The other big thing that happened is all concerned with work.
I have two jobs; Work1 and Work2, the very short explanation is I now do more hours but I have had an extremely good pay rise. There was a lot of negations and even tears of frustration on my part, but let’s just say I didn’t buckle which would have meant I would have technically got a pay cut. Instead I stuck to my guns and was given the correct remuneration for the amount of responsibility I hold at work1. I have also been asked to stay on at Work2, which was a huge compliment. This is possible as both my jobs are within a mile and half radius of home, therefore I have such a little commute, I am able to do both jobs and still be home at the same time as Noel. But now Work2 wage is a very much added bonus and I have decided to use it to pay to do my Business Studies / Accounting Degree with Open University.
To do a degree has been a very long standing ambition; I had resigned myself to the fact that I would probably do the degree when I had retired! But I am a fully paid up student and tomorrow I start my first module; Bookkeeping and Accounting Level 1; 10 Credits. I am so excited, so very excited.
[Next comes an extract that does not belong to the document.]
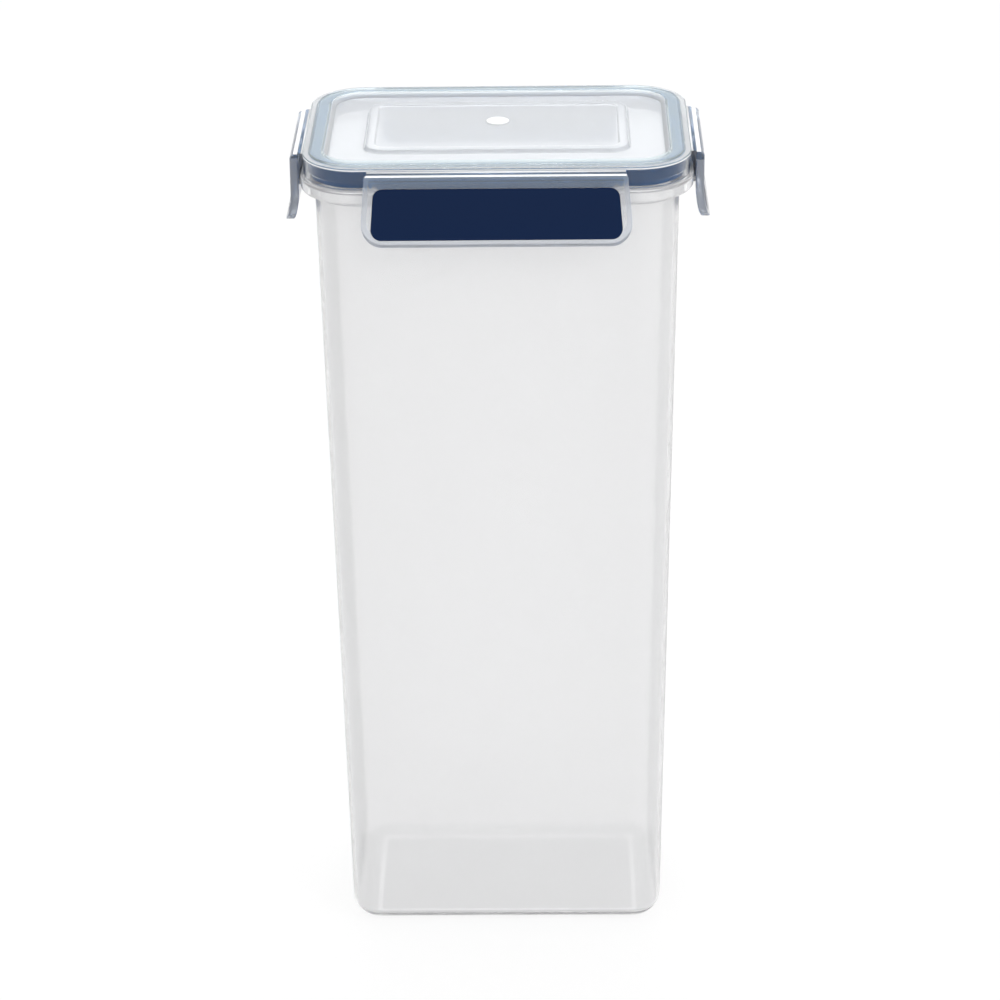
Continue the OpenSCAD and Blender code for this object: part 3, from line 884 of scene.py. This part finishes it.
class AddLid(bpy.types.Operator):
    """Adds the clear lid with its stacking frame and gate mark"""

    bl_idname = "canister.add_lid"
    bl_label = "Lid"

    def execute(self, context):
        scene, finish = context.scene, context.scene.canister_finish
        shell, gate = lid_surface(scene), gate_surface(scene)
        piece = mesh_piece("lid_shell", [shell, gate], [lid_bands(scene, shell), HIGHLIGHT_AND_GATE])
        dress(piece, (
            plastic("Polished rim", finish.lid, 0.05, 0.03, LID_PEEL, 1.0, 1.33),
            # Frosted panel with a painted bluish tint of the insert seen through it
            plastic("Frosted panel", finish.panel, 0.06, 0.04, LID_PEEL, 0.66, 1.33),
            plastic("Satin ridge", finish.ridge, 0.12, 0.04, LID_PEEL, 0.58, 1.33),
            # Clear edges and ridge top with the seal's blue painted in
            plastic("Clear edge", finish.edge, 0.08, 0.03, LID_PEEL, 0.79, 1.33),
            # Painted highlight on the flange's upright edge, and the gate mark's own milky white
            plastic("Gate and edge highlight", finish.milky_mark_and_highlight, 0.12, 0.04, LID_PEEL, 0.25, 1.33),
            plastic("Seal-tinted ridge", finish.edge, 0.08, 0.03, LID_PEEL, 0.72, 1.33),
        ), "lid_plastic", "lid", "lid")
        return {"FINISHED"}


class AddSeal(bpy.types.Operator):
    """Adds the silicone ring in the lid's channel"""

    bl_idname = "canister.add_seal"
    bl_label = "Seal"

    def execute(self, context):
        scene = context.scene
        piece = mesh_piece("seal_ring", [seal_surface(scene)])
        silicone = plastic("Silicone", scene.canister_finish.seal, 0.5, 0.08, SEAL_PEEL,
                           Specular_IOR_Level=0.25)
        dress(piece, (silicone,), "seal_rubber", "lid", "seal")
        return {"FINISHED"}


class AddLatches(bpy.types.Operator):
    """Adds the four latches with their catches and film hinges"""

    bl_idname = "canister.add_latches"
    bl_label = "Latches"

    def execute(self, context):
        scene, finish = context.scene, context.scene.canister_finish
        frosted = plastic("Frosted latch", finish.latch, 0.12, 0.05, LATCH_PEEL, 0.82, 1.3)
        # Clear plastic with the seal's blue, seen through it, painted in
        clear = plastic("Clear with seal tint", finish.shoulder, 0.08, 0.03, LATCH_PEEL, 0.89, 1.3)
        # Painted dark outline round the latch's edge
        edge = plastic("Dark latch outline", finish.painted_outline, 0.12, 0.04, LATCH_PEEL, 0.72, 1.3)
        # Painted highlight: milky white on the latches' level tops and where the films leave the
        # lid
        satin = plastic("Highlight white", finish.milky_mark_and_highlight, 0.2, 0.05, LATCH_PEEL, 0.2, 1.3)
        for side in SIDES:
            grids = latch_surfaces(scene, side)
            piece = mesh_piece(f"{side}_latch_plate", [on_side(grid, side) for grid in grids],
                               [latch_bands(scene, grids[0]), FROSTED, SEAL_TINT])
            dress(piece, (frosted, clear, satin, edge), "latch_plastic", f"{side}_latch",
                  f"{side}_latch")
            self.add_film(scene, side, clear, satin)
        return {"FINISHED"}

    def add_film(self, scene, side, clear, satin):
        """The thin strip between the lid's edge and the latch, milky white where it leaves the
        lid as a painted highlight.
        """
        sizes, top = scene.canister_latch, levels(scene).top
        grid = film_surface(scene, side)
        # Where the film leaves the lid it takes the painted highlight
        film = mesh_piece(f"{side}_film_hinge", [on_side(grid, side)],
                          [(grid[:-1, :, 1] < sizes.hinge_out).astype(int)])
        dress(film, (clear, satin), "latch_plastic", None)
        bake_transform(film)


class AddInserts(bpy.types.Operator):
    """Adds the navy inserts in the latches' outer faces"""

    bl_idname = "canister.add_inserts"
    bl_label = "Inserts"

    def execute(self, context):
        scene, finish = context.scene, context.scene.canister_finish
        navy = plastic("Navy plastic", finish.insert, 0.34, 0.08, INSERT_PEEL,
                       Specular_IOR_Level=0.12)
        # Painted light: a lighter blue on the insert's back than on its navy front
        bonded = plastic("Lit insert back", finish.lit_insert_back, 0.6, 0.08, INSERT_PEEL,
                         Specular_IOR_Level=0.12)
        for side in SIDES:
            grid = on_side(insert_surface(scene, side), side)
            is_back = (np.arange(len(grid) - 1) < INSERT_BACK_STEPS).astype(int)
            piece = mesh_piece(f"{side}_insert_plate", [grid], [is_back])
            dress(piece, (navy, bonded), "insert_plastic", f"{side}_latch", f"{side}_insert")
        return {"FINISHED"}


# Half the floor's width, and the share of white that it shows when seen directly
FLOOR_HALF, FLOOR_WHITE = 4, 0.88
# Each soft box's place, side and power
LAMPS = {
    "key_light": ((1.1, -0.9, 1.2), 0.7, 7.0),
    "fill_light": ((-0.9, -1.1, 1.5), 0.9, 1.5),
    "top_light": ((0.0, 0.5, 1.8), 0.5, 8.0),
}
LAMP_AIM = (0, 0, 0.2)


class AddStage(bpy.types.Operator):
    """Adds the floor, the lights, the world and the camera"""

    bl_idname = "canister.add_stage"
    bl_label = "Stage"

    def execute(self, context):
        scene = context.scene
        self.add_floor(scene)
        self.add_world(scene)
        for name, lamp in LAMPS.items():
            self.add_lamp(name, *lamp)
        self.add_camera(scene)
        scene.view_settings.view_transform = "Standard"
        return {"FINISHED"}

    def add_floor(self, scene):
        """A pale floor that reads as white to the camera and keeps a soft shadow."""
        mesh = bpy.data.meshes.new("floor")
        signs = (-1, -1), (1, -1), (1, 1), (-1, 1)
        mesh.from_pydata([(FLOOR_HALF * x, FLOOR_HALF * y, 0) for x, y in signs], [], [range(4)])
        floor = bpy.data.objects.new("floor", mesh)
        scene.collection.objects.link(floor)
        material = bpy.data.materials.new("Pale floor")
        material.use_nodes = True
        tree = material.node_tree
        shader = set_inputs(tree.nodes["Principled BSDF"], Roughness=0.9,
                            Base_Color=(*scene.canister_finish.floor, 1))
        glow = tree.nodes.new("ShaderNodeEmission")
        mixed = mix_seen(tree, shader.outputs["BSDF"], glow.outputs["Emission"], FLOOR_WHITE)
        join(tree, (mixed, tree.nodes["Material Output"].inputs["Surface"]))
        mesh.materials.append(material)

    def add_world(self, scene):
        """A plain white surround."""
        scene.world = bpy.data.worlds.new("studio")
        scene.world.use_nodes = True
        nodes = scene.world.node_tree.nodes
        set_inputs(nodes["Background"], Color=(1, 1, 1, 1), Strength=1.0)

    def add_lamp(self, name, place, size, power):
        """A square soft box that faces the canister's middle."""
        lamp = bpy.data.lights.new(name, "AREA")
        lamp.energy = power
        lamp.size = size
        holder = bpy.data.objects.new(name, lamp)
        turn = (Vector(LAMP_AIM) - Vector(place)).to_track_quat("-Z", "Y")
        holder.matrix_world = Matrix.Translation(place) @ turn.to_matrix().to_4x4()
        bpy.context.scene.collection.objects.link(holder)

    def add_camera(self, scene):
        """A camera turned by yaw, then tilted down by pitch, then rolled."""
        studio = scene.canister_studio
        camera = bpy.data.cameras.new("camera")
        camera.lens = studio.lens
        camera.sensor_width = 36
        holder = bpy.data.objects.new("camera", camera)
        turned = Matrix.Rotation(-studio.yaw, 4, "Z")
        tilted = turned @ Matrix.Rotation(math.pi / 2 - studio.pitch, 4, "X")
        rolled = tilted @ Matrix.Rotation(studio.roll, 4, "Z")
        holder.matrix_world = Matrix.Translation(studio.camera_place) @ rolled
        scene.collection.objects.link(holder)
        scene.camera = holder


def mix_seen(tree, own, seen, share):
    """A shader with a share of another for camera, glossy and transmission rays."""
    path = tree.nodes.new("ShaderNodeLightPath")
    first, second = math_node(tree, "MAXIMUM"), math_node(tree, "MAXIMUM")
    scaled = math_node(tree, "MULTIPLY")
    scaled.inputs[1].default_value = share
    mix = tree.nodes.new("ShaderNodeMixShader")
    join(tree,
         (path.outputs["Is Camera Ray"], first.inputs[0]),
         (path.outputs["Is Glossy Ray"], first.inputs[1]),
         (first.outputs[0], second.inputs[0]),
         (path.outputs["Is Transmission Ray"], second.inputs[1]),
         (second.outputs[0], scaled.inputs[0]),
         (scaled.outputs[0], mix.inputs["Fac"]),
         (own, mix.inputs[1]),
         (seen, mix.inputs[2]))
    return mix.outputs["Shader"]


class CanisterPanel(bpy.types.Panel):
    """Lists the canister's pieces"""

    bl_label = "Canister"
    bl_idname = "VIEW3D_PT_canister"
    bl_space_type = "VIEW_3D"
    bl_region_type = "UI"
    bl_category = "Canister"

    def draw(self, context):
        for operator in OPERATORS:
            self.layout.operator(operator.bl_idname)


GROUPS = {
    "canister_tub": TubSizes,
    "canister_lid": LidSizes,
    "canister_latch": LatchSizes,
    "canister_finish": Finish,
    "canister_studio": Studio,
}
OPERATORS = (AddTub, AddLid, AddSeal, AddLatches, AddInserts, AddStage)


def register():
    for group in GROUPS.values():
        bpy.utils.register_class(group)
    for name, group in GROUPS.items():
        setattr(bpy.types.Scene, name, bpy.props.PointerProperty(type=group))
    for operator in OPERATORS:
        bpy.utils.register_class(operator)
    bpy.utils.register_class(CanisterPanel)


def unregister():
    bpy.utils.unregister_class(CanisterPanel)
    for operator in reversed(OPERATORS):
        bpy.utils.unregister_class(operator)
    for name in GROUPS:
        delattr(bpy.types.Scene, name)
    for group in reversed(list(GROUPS.values())):
        bpy.utils.unregister_class(group)


def main():
    """Registers the add-on and builds every piece and the stage."""
    register()
    bpy.ops.canister.add_tub()
    bpy.ops.canister.add_lid()
    bpy.ops.canister.add_seal()
    bpy.ops.canister.add_latches()
    bpy.ops.canister.add_inserts()
    bpy.ops.canister.add_stage()


if __name__ == "__main__":
    main()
I am also very busy sewing wedding attire, again another lovely neighbour; Tris is getting married on 26 February, I am making her wedding gown, 1 x adult bridesmaid dress, 1 x 5 year old bridesmaid dress and 5 men’s waistcoats, as I said very busy, finished photos in a month.
But to help me relax at the end of the day I am also doing a little knitting, the challenge was for a pair of socks in a month, I have failed, I knitted this sock in 14 days but only 3 inches of sock number 2, which is a shame but it is a lovely sock.